Le Conseil de sécurité s'est réuni sous la présidence du président de la République Abdelmajid Tebboune au moment où la région connaît un véritable bouleversement géostratégique sans précédent sans compter les tensions en Syrie, en Irak et dans d'autres contrées du monde.
C'est que les enjeux au Moyen-Orient et au Sahel préfigurent d'importantes reconfigurations géopolitiques et géoéconomiques. Ces enjeux sont intiment liés aux nouvelles mutations mondiale actuelles qui devraient qui conduire à de profondes reconfigurations socio-économiques, technologiques mais également sécuritaires, objet de cette présente contribution.
Bouleversements géostratégiques au Maghreb et au Sahel
C'est que la fin de la guerre froide marquée par l'effondrement du bloc soviétique et les attentats survenus aux Etats-Unis le 11 septembre 2001 représente un tournant capital dans l'histoire contemporaine. Le premier événement marque la fin d'un monde né un demi siècle plutôt et la dislocation d'une architecture internationale qui s'est traduite des décennies durant par les divisions, les déchirements et les guerres que nous savons. Aujourd'hui, les menaces sur la sécurité ont pour nom terrorisme, prolifération des armes de destruction massive, crises régionales et délitement de certains Etats. Or, les défis collectifs nouveaux, sont une autre source de menace : ils concernent les ressources hydriques, la pauvreté, les épidémies, l'environnement. Ils sont d'ordre local, régional et global.

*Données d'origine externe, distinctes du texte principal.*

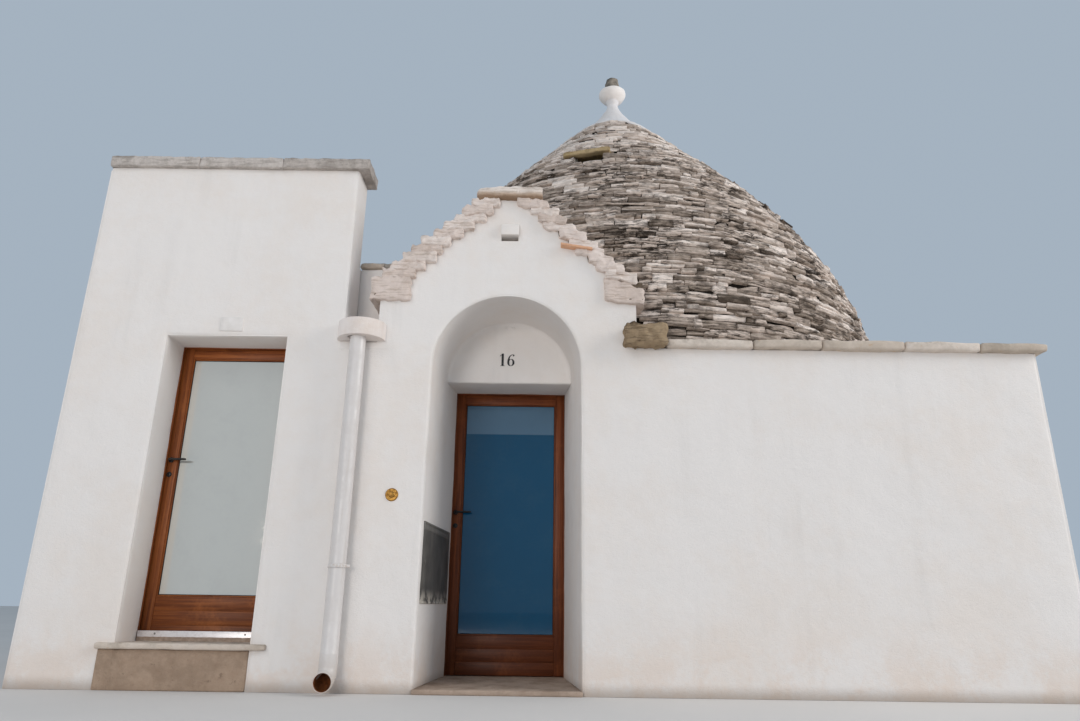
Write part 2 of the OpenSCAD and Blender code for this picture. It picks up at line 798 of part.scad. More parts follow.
module glass_solid(w, h) {
    lw = leaf_w(w);
    mid = (leaf_y + frame_d) / 2;
    block([stile_w - lw / 2, mid - glass_t / 2, leaf_gap + panel_h],
        [lw / 2 - stile_w, mid + glass_t / 2, leaf_gap + leaf_h(h) - rail_w]);
}

// Lever, rose and keyhole plate on one face; the other face mirrors them
module lever_set() {
    rotate([90, 0, 0]) {
        cylinder(r = rose_r, h = 8, $fn = 48);
        cylinder(r = 9, h = 50, $fn = 48);
        translate([0, -keyhole_drop, 0]) cylinder(r = rose_r, h = 6, $fn = 48);
    }
    translate([0, -41, 0]) rotate([0, 90, 0]) cylinder(r = 9, h = lever_l, $fn = 48);
}

module handle_solid(w, height) {
    x = rim_w + rose_gap + rose_r - w / 2;
    translate([x, leaf_y, height]) lever_set();
    translate([x, frame_d, height]) mirror([0, 1, 0]) lever_set();
}

// Heights of the three hinges above the foot of a frame
function hinge_heights(h) = [hinge_foot, h / 2, h - hinge_head];
barrel_y = frame_d + 8;
function hinge_x(w) = leaf_w(w) / 2 + leaf_gap / 2;

// The leaf's halves turn on the pins, over the frame's halves
module leaf_hinges_solid(w, h) {
    x = hinge_x(w);
    for (z = hinge_heights(h)) difference() {
        union() {
            translate([x, barrel_y, z + hinge_clear]) cylinder(r = barrel_r, h = knuckle_h, $fn = 48);
            block([x - 38, frame_d, z + hinge_clear], [x - 3, frame_d + plate_t, z + hinge_clear + knuckle_h]);
        }
        translate([x, barrel_y, z - past]) cylinder(r = pin_r + hinge_clear, h = 3 * past, $fn = 48);
    }
}

module pins_solid(w, h) {
    x = hinge_x(w);
    for (z = hinge_heights(h)) {
        translate([x, barrel_y, z - knuckle_h]) cylinder(r = barrel_r, h = knuckle_h, $fn = 48);
        translate([x, barrel_y, z - 1]) cylinder(r = pin_r, h = knuckle_h + 4, $fn = 48);
        block([x + 3, frame_d, z - knuckle_h], [x + 28, frame_d + plate_t, z]);
    }
}

// Places a piece in the entrance doorway or in the side doorway
module at_door() {
    translate([0, niche_depth, floor_t]) children();
}

module at_side_door() {
    translate([-(side_door_left + side_door_right) / 2, side_reveal, side_floor_z]) children();
}

// Room for the frame between the sides of its rebate
frame_gap = 2;
door_w = niche_back_w + 2 * frame_hidden - frame_gap;
side_frame_w = side_door_w + 2 * frame_hidden - frame_gap;

module door_frame() color(timber_dark) at_door() frame_solid(door_w, door_frame_h);
module door_leaf() color(timber_dark) at_door() leaf_solid(door_w, door_frame_h);
module door_glass() color("#8fb4d6", 0.5) at_door() glass_solid(door_w, door_frame_h);
module door_handle() color(dark_metal) at_door() handle_solid(door_w, handle_h);
module door_hinges() color(dark_metal) at_door() leaf_hinges_solid(door_w, door_frame_h);
module side_door_frame() color(timber_light) at_side_door() frame_solid(side_frame_w, side_frame_h);
module side_door_leaf() color(timber_light) at_side_door() leaf_solid(side_frame_w, side_frame_h);
module side_door_glass() color("#8fb4d6", 0.5) at_side_door() glass_solid(side_frame_w, side_frame_h);
module side_door_handle() color(dark_metal) at_side_door() handle_solid(side_frame_w, side_handle_h);
module side_door_hinges() color(dark_metal) at_side_door() leaf_hinges_solid(side_frame_w, side_frame_h);

module hinge_pins() color(dark_metal) {
    at_door() pins_solid(door_w, door_frame_h);
    at_side_door() pins_solid(side_frame_w, side_frame_h);
}

front_wall_left();
front_wall_right();
door_lintel();
left_wall();
right_wall();
back_wall();
threshold();
trullo_floor();
gable_wall();
gable_roof_left();
gable_roof_right();
ridge_course();
gable_vent();
cone_front();
cone_right();
cone_back();
cone_left();
cone_top_front();
cone_top_back();
window_hood();
cone_cap();
pinnacle_ball();
pinnacle_stub();
eaves_slabs();
spout_slab();
valley_wall();
stone_bowl();
drainpipe();
pipe_elbow();
pipe_clamp();
meter_door();
bell_push();
side_front_left();
side_front_right();
side_lintel();
side_left_wall();
side_right_wall();
side_back_wall();
side_roof();
side_coping();
side_floor();
side_step();
side_riser();
side_sill_bar();
door_frame();
door_leaf();
door_glass();
door_handle();
door_hinges();
side_door_frame();
side_door_leaf();
side_door_glass();
side_door_handle();
side_door_hinges();
hinge_pins();
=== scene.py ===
import bmesh
import bpy
import numpy as np
from mathutils import Matrix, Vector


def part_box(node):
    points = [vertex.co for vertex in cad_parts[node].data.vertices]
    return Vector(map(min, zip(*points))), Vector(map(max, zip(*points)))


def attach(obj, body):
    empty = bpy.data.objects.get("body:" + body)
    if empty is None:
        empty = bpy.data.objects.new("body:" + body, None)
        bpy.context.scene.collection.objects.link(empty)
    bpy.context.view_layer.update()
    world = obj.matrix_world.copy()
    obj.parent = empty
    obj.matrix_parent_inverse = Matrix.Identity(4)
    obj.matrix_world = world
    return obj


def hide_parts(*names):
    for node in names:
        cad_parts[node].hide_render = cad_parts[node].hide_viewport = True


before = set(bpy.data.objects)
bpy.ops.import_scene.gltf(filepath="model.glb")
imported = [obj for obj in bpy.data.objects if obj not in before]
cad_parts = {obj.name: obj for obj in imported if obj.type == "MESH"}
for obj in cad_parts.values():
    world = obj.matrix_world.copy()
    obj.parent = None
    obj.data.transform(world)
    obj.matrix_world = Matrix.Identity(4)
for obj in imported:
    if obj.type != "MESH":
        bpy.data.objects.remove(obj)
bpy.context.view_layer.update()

# Camera: a short lens held low in front of the entrance and tilted up, so that the pinnacle is in
# view. The focal length is in pixels of a picture 1080 wide.
PICTURE_W = 1080
FOCAL_PX = 762.54
EYE = np.array([0.235, -4.963, 0.510])
TILT, TURN, ROLL = 0.31253, -0.00127, 0.01409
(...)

En 2018, nous assistons dans la région à de profondes mutations de la géopolitique saharienne après l'effondrement du régime libyen, avec des conséquences pour la région. Déjà, les rapports entre le Sahel et la Libye de Kadhafi étaient complexe. Bien avant et surtout depuis la chute du régime de Kadhafi le Sahel est l'un de ces espaces échappant à toute autorité centrale, où se sont installés groupes armés et contrebandiers. Kadhafi disparu des armes, dont 15000 missiles sol-air étaient dans les entrepôts de l'armée libyenne dont une partie a été accaparé par de différents groupes qui opèrent au Sahel.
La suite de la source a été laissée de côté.